Not all affairs involve cheating in the usual sense. Sometimes it’s a deep friendship that becomes a secret comfort, filling the space your partner once did. It feels innocent at first, then necessary. You start sharing your thoughts elsewhere. By the time you notice the line’s been crossed, you’re already halfway out emotionally. What’s left at home feels like a shell of connection.
Lack of Appreciation

It’s strange how easy it is to forget to say thank you. You get used to what the other person does—meals, chores, emotional labor—until it becomes background noise. Over time, unacknowledged effort turns into quiet bitterness. Everyone wants to feel seen. Without appreciation, even love starts to feel like work done for someone who no longer notices.
Changes in Identity

People evolve. The person you married at 25 might not be the same at 40. Interests shift, priorities change, and sometimes growth happens in opposite directions. It’s not betrayal—it’s life. But if both don’t make room for each other’s changes, you end up clinging to old versions of who you were.

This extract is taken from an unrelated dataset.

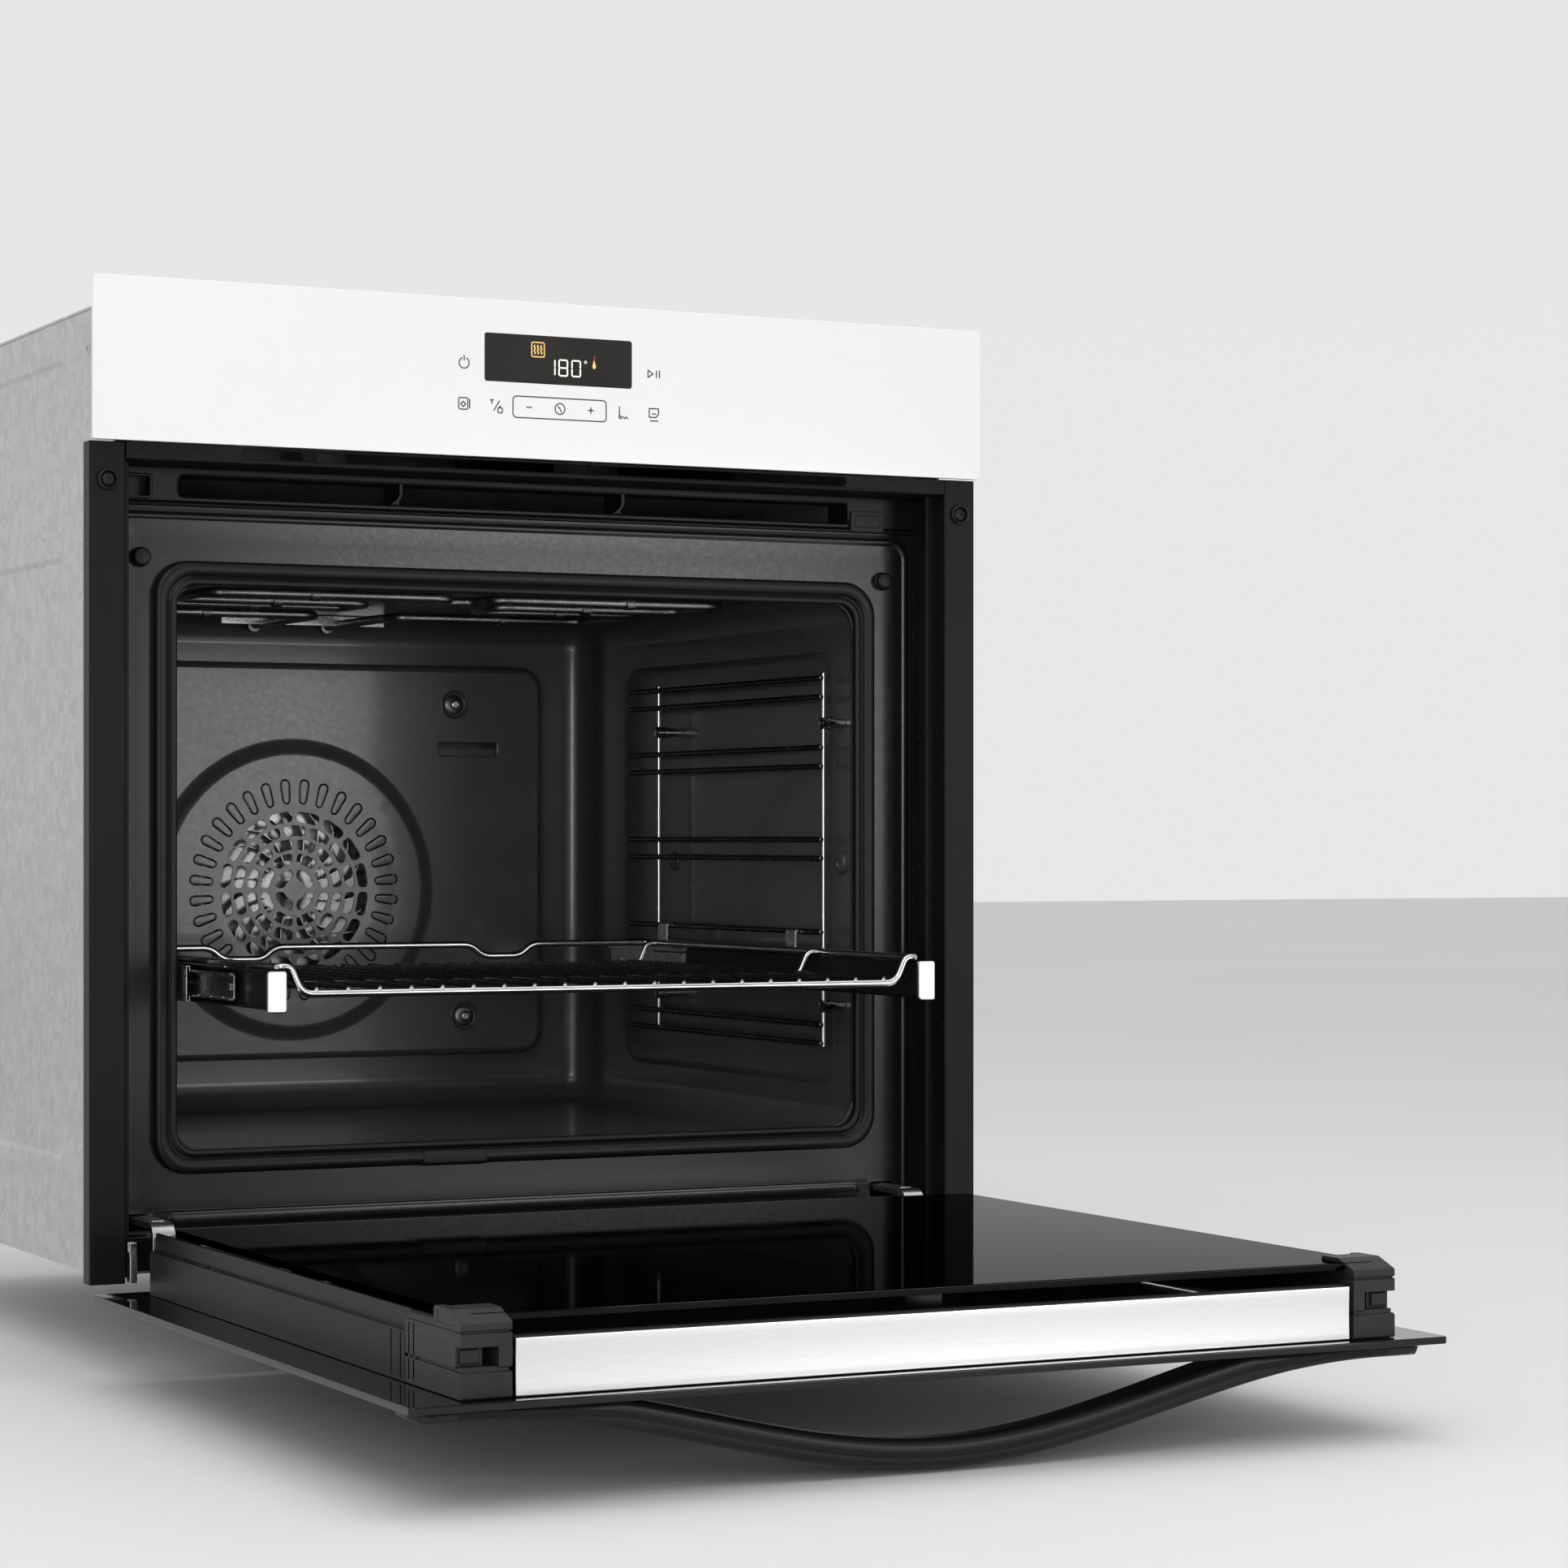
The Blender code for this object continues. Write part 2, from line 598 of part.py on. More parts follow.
def build_door():
    axis = empty("door_hinge_axis", world(0, HINGE_DEPTH, HINGE_HEIGHT))
    solid("door_outer_glass", boxes(door_box((-FRONT_HALF_W, 1.5, -PANE - 0.5),
                                             (FRONT_HALF_W, DOOR_LENGTH, -0.5))), "black_glass", axis)
    solid("door_middle_glass", boxes(door_box((-240, 50, 17), (240, 470, 20))), "clear_glass", axis)
    solid("door_inner_glass", boxes(door_box((-262, 45, INNER_PANE_LOW),
                                             (262, 476, INNER_PANE_LOW + PANE))), "black_glass", axis)
    rail = ((3, -0.2), (44, -0.2), (44, 2), (5, 2), (5, 33), (42, 33), (42, 35), (3, 35))
    solid("door_bottom_rail", extrusion(door_outline(rail), "x", -241, 241), "black_paint", axis)
    strip = ((470, -0.2), (483, -0.2), (483, 27.9), (470, 27.9), (470, 26.6), (481.6, 26.6),
             (481.6, 1.1), (470, 1.1))
    solid("door_trim_strip", extrusion(door_outline(strip), "x", -239.3, 239.3), "bright_strip", axis)
    for side, sign in (("left", -1), ("right", 1)):
        build_door_side(side, sign, axis)
    build_handle(axis)


SIDE_WALL_START = 20.0      # clear of the hinge arm
SIDE_WALL_END = 413.5        # just short of the end cap


def build_door_side(side, sign, axis):
    """The side profile, end cap and hinge of one side of the door."""
    profile = ((252, -0.2), (DOOR_HALF_W, -0.2), (DOOR_HALF_W, 25), (264.5, 26), (264.5, 35.2),
               (262.5, 35.2), (262.5, 1.3), (252, 1.3))
    ring = [(sign * x, above) for x, above in profile]
    bm = bmesh.new()
    rings = [[bm.verts.new((x, *door(along, above))) for x, above in ring]
             for along in (SIDE_WALL_START, SIDE_WALL_END)]
    bm.faces.new(rings[0])
    bm.faces.new(rings[1])
    bridge(bm, rings[0], rings[1])
    solid("door_side_profile_" + side, bm, "black_paint", axis)
    build_end_cap(side, sign, axis)
    housing = solid("hinge_body_" + side, boxes(door_box((sign * 244, 46, 1.6), (sign * 260, 190, 32))),
                    "zinc_steel", axis)
    combine(housing, boxes(door_box((sign * 246, 40, 4), (sign * 258, 188, 36))), "DIFFERENCE")
    arm = ((6, 5), (10, 5), (10, 38), (56, 38), (56, 42), (6, 42))
    solid("hinge_arm_" + side, extrusion(arm, "x", sign * 245, sign * 259), "zinc_steel")


def build_end_cap(side, sign, axis):
    """The moulded corner piece beside the trim strip, which clamps the inner pane."""
    outline = ((414, -0.2), (484, -0.2), (484, 36), (470.5, 41.5), (450, 41.5), (450, 34.8),
               (414, 34.8))
    cap = solid("door_end_cap_" + side, extrusion(door_outline(outline), "x", sign * CAP_INNER_X,
                                                  sign * DOOR_HALF_W), "grey_plastic", axis)
    pocket = door_box((sign * 230, 405, INNER_PANE_LOW - GAP),
                      (sign * 262.4, 476.4, INNER_PANE_LOW + PANE + GAP))
    notch = door_box((sign * 249, 477.5, 14), (sign * 275, 490, 24.8))
    slit = door_box((sign * 249, 465, 14), (sign * 253.6, 490, 24.8))
    combine(cap, boxes(pocket, notch, slit), "DIFFERENCE")


def build_handle(axis):
    """A bow that leaves the pane near both sides and stands furthest off in the middle."""
    bm = bmesh.new()
    stations = [-291 + 582 * i / 28 for i in range(29)]
    rings = []
    for x in stations:
        bend = 0.5 + 0.5 * math.cos(math.pi * x / 262) if abs(x) < 262 else 0.0
        low = -11.3 - HANDLE_DROP * bend
        high = min(-PANE - 0.5 - GAP, low + HANDLE_BAND)
        half_depth = 13.5 - 4 * bend
        section = rounded_rectangle(HANDLE_ALONG - half_depth, low, HANDLE_ALONG + half_depth, high,
                                    min(5.0, (high - low) * 0.4), 2)
        rings.append([bm.verts.new((x, *door(along, above))) for along, above in section])
    bm.faces.new(rings[0])
    bm.faces.new(rings[-1])
    for ring, other in zip(rings, rings[1:]):
        bridge(bm, ring, other)
    solid("door_handle", bm, "black_plastic", axis, smooth=True)


# ---------------------------------------------------------------- rails and rack

def rail_box(sign, inner_x, outer_x, front, back, low, high):
    return ((sign * inner_x, front, low), (sign * outer_x, back, high))


def build_rails(side, sign):
    """A three-part telescopic rail: one part on the grid and two that move."""
    fixed = solid("rail_fixed_" + side, boxes(rail_box(sign, 216.3, 219.3, 64, 395, 169, 190.5)),
                  "zinc_steel")
    tabs = [rail_box(sign, 217, 219.7, depth, depth + 14, 180, 207) for depth in (105, 300)]
    combine(fixed, boxes(*tabs), "UNION")
    half_out = empty("rail_middle_axis_" + side, world(sign * 214, 62 - RAIL_TRAVEL / 2, 180))
    middle = rail_box(sign, 212.3, 215.9, 62 - RAIL_TRAVEL / 2, 380 - RAIL_TRAVEL / 2, 172, 188)
    solid("rail_middle_" + side, boxes(middle), "zinc_steel", half_out)
    out = empty("rail_outer_axis_" + side, world(sign * 210, RAIL_OUT_FRONT, 180))
    outer = rail_box(sign, 207.5, 211.9, RAIL_OUT_FRONT, RAIL_OUT_FRONT + 325, RAIL_LOW, RAIL_HIGH)
    solid("rail_outer_" + side, boxes(outer), "black_paint", out)
    cap = rail_box(sign, 206.9, 218.4, RAIL_OUT_FRONT - 3, RAIL_OUT_FRONT - GAP, 167.5, 191.5)
    solid("rail_cap_" + side, boxes(cap), "bright_strip", out)


def rack_frame_path():
    """The closed outer rod: low across the front, over both rails and raised at the back."""
    x, front, back = RACK_SIDE_X, RACK_FRONT, RACK_BACK
    dips = []
    for centre in (-95.0, 95.0):
        dips += [(centre - 23, back, RACK_HIGH), (centre - 14, back, RACK_HIGH - 8),
                 (centre + 14, back, RACK_HIGH - 8), (centre + 23, back, RACK_HIGH)]
    return [(x, front, RACK_HIGH), (202, front, RACK_HIGH), (195, front, RACK_LOW),
            (-195, front, RACK_LOW), (-202, front, RACK_HIGH), (-x, front, RACK_HIGH),
            (-x, back, RACK_HIGH), *dips, (x, back, RACK_HIGH)]


def build_rack():
    axis = empty("rack_axis", world(0, (RACK_FRONT + RACK_BACK) / 2, RACK_LOW))
    frame = filleted(rack_frame_path(), 5, 1, closed=True)
    rack = solid("wire_rack", rod(frame, RACK_ROD, closed=True), "chrome_wire", axis)
    bm = bmesh.new()
    for depth in RACK_CROSS_DEPTHS:
        ends = [(209, RACK_HIGH), (200, RACK_HIGH), (193, RACK_LOW)]
        path = [(x, depth, z) for x, z in ends] + [(-x, depth, z) for x, z in reversed(ends)]
        add_rod(bm, path, RACK_CROSS_ROD)
    first = -WIRE_PITCH * (RACK_WIRES - 1) / 2
    for i in range(RACK_WIRES):
        x = first + WIRE_PITCH * i
        height = RACK_LOW + RACK_ROD + 0.4
        add_rod(bm, [(x, RACK_FRONT - 1.2, height), (x, 297.5, height)], 1.25, 4)
    combine(rack, bm, "UNION")


# ---------------------------------------------------------------- the whole oven

def build_oven():
    clear_scene()
    build_casing()
    build_front()
    build_gasket()
    build_fascia()
    build_cavity()
    build_side_grid("side_grid_left", -1)
    build_side_grid("side_grid_right", 1)
    build_convection_fan()
    build_cooling()
    build_door()
    build_rails("left", -1)
    build_rails("right", 1)
    build_rack()


build_oven()
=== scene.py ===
"""The look of a built-in wall oven: its front, cavity, drop-down door, rails and wire rack.

Lengths are in millimetres in the fitter's coordinates: x from the centre line, depth behind the
front face of the control fascia and height above the lower edge of the front. at() turns them
into the frame's metres, and span() reads a CAD node's box in the same coordinates.
"""
import json
import math

import bmesh
import bpy
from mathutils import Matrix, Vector
from mathutils.geometry import delaunay_2d_cdt


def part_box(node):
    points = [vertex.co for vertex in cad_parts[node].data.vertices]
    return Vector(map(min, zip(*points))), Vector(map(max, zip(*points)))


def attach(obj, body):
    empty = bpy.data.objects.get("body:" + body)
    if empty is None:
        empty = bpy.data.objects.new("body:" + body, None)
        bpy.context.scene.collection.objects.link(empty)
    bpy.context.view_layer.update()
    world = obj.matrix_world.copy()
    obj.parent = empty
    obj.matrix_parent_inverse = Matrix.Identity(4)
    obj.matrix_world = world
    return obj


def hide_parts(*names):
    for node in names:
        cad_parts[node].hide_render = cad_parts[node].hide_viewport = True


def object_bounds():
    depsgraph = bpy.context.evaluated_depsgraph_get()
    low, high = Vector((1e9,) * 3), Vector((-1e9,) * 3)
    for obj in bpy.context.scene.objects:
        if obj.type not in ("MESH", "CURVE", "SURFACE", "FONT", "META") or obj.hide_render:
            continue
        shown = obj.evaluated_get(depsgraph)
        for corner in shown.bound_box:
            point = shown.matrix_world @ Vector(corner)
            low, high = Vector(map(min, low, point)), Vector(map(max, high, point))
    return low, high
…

The marriage becomes a museum instead of something living.
Poor Boundaries with Family

Outside influence can quietly strain a marriage. Perhaps one partner’s parents are overly involved, or the opinions of extended family members are influencing decisions. The home no longer feels like your own. What begins as small interference turns into resentment. It’s hard to build closeness when there’s always a third voice in the room, offering advice no one asked for.
Loss of Friendship

Before the romance, there was friendship—the easy laughter, the shared curiosity, the comfort of just being around each other. When that fades, even love feels less sturdy. You stop sharing small joys and laughter and stop confiding in each other the way you used to. What’s left is the same old routine. And without that friendship, the relationship loses its warmth, like a house that’s slowly gone cold.